I have copied for "C. H. M." the verses asked for in The Outlook of October 24. They are to be found in "Carlo" or "The Rollo and Lucy Second Book of Poetry," by Jacob Abbott a book which is as delightful to the children of this generation as to those of the last. It was published in 1866, and should be one of the "children's classics," being worth a halfdozen of the modern gift-books for entertainment and instruction. F. T. R.

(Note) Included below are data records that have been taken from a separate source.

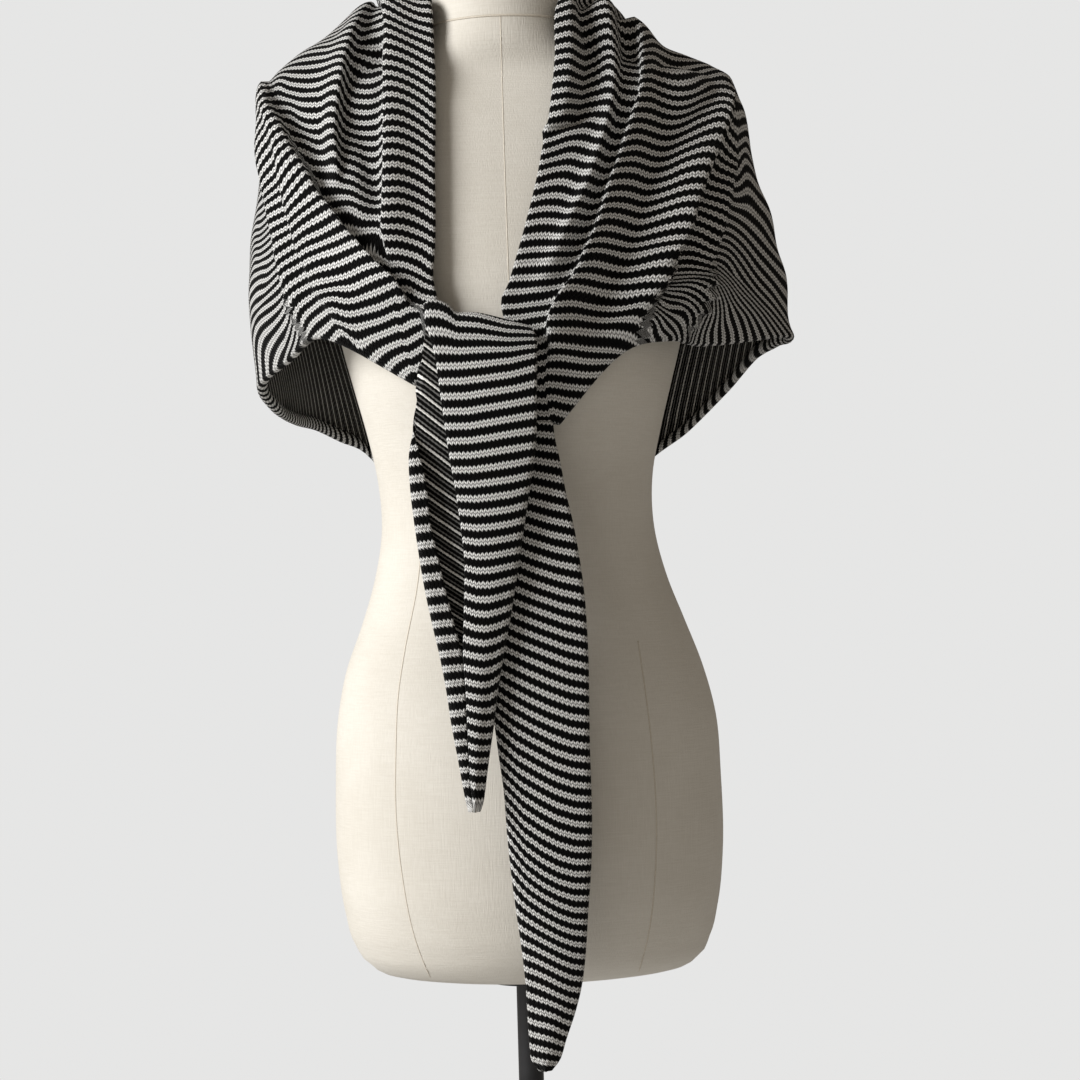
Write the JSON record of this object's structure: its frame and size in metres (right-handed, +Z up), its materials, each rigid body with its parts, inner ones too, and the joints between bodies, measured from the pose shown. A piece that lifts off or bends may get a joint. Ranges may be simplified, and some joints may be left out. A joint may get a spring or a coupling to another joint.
{
  "type": "triangle scarf on a limbless dress form",
  "caption": "Striped knitted triangle scarf wrapped round the shoulders of a limbless dress form and knotted in front, tails hanging.",
  "frame": {"origin": "centre of the base plate's underside, on the floor", "axes": "+Z up along the pole; the form faces -Y; +X is the viewer's right when facing it"},
  "size_m": [0.4414, 0.32, 1.511],
  "materials": {
    "knit": "matt striped jersey knit, near black and pale grey",
    "linen": "matt cream linen stretched over the form",
    "steel": "satin dark paint"
  },
  "bodies": {
    "root": {"scarf_wrap": "knit", "scarf_knot": "knit", "scarf_short_tail": "knit", "scarf_long_tail": "knit", "form_torso": "linen", "stand_pole": "steel", "stand_base": "steel"}
  },
  "joints": []
}
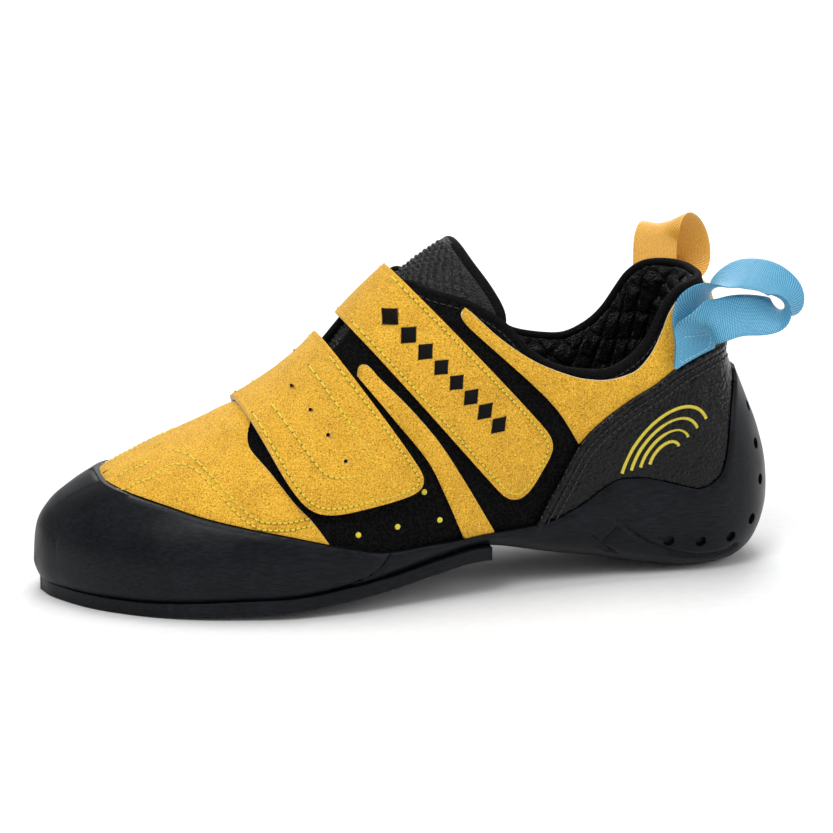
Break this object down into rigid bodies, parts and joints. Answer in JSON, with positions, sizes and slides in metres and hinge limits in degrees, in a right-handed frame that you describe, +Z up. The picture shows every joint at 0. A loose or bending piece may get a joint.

RULES FOR BEHAVIOR AT TABLE

In silence I must take my seat,
And give God thanks before I eat;
Must for my food in patience wait
Till I am asked to hand my plate;
I must not scold, nor whine, nor pout,
Nor move my chair or plate about;
With knife, or fork, or napkin-ring
I must not play-nor must I sing;
I must not speak a useless word,
For children should be seen, not heard.
I must not talk about my food,
Nor fret if I don't think it good;
My mouth with food I must not crowd,
Nor while I'm eating speak aloud;
Must turn my head to cough or sneeze,
And when I ask, say, "If you please;"
The tablecloth I must not spoil,
Nor with my food my fingers soil;
Must keep my seat when I have done,
Nor round the table sport or run;
When told to rise, then I must put
My chair away with noiseless foot,
And lift my heart to God above
In praise for all his wondrous love.

Having just seen in The Outlook for October 24 a request for the inclosed hymn, I have taken pleasure in copying it, mostly from memory, for the inquirer. I learned it when a child from" Watts' and Select Hymns," and have verified the copy by reference to a copy of that publication, the dear old hymn-book of my childhood. М. Т. С.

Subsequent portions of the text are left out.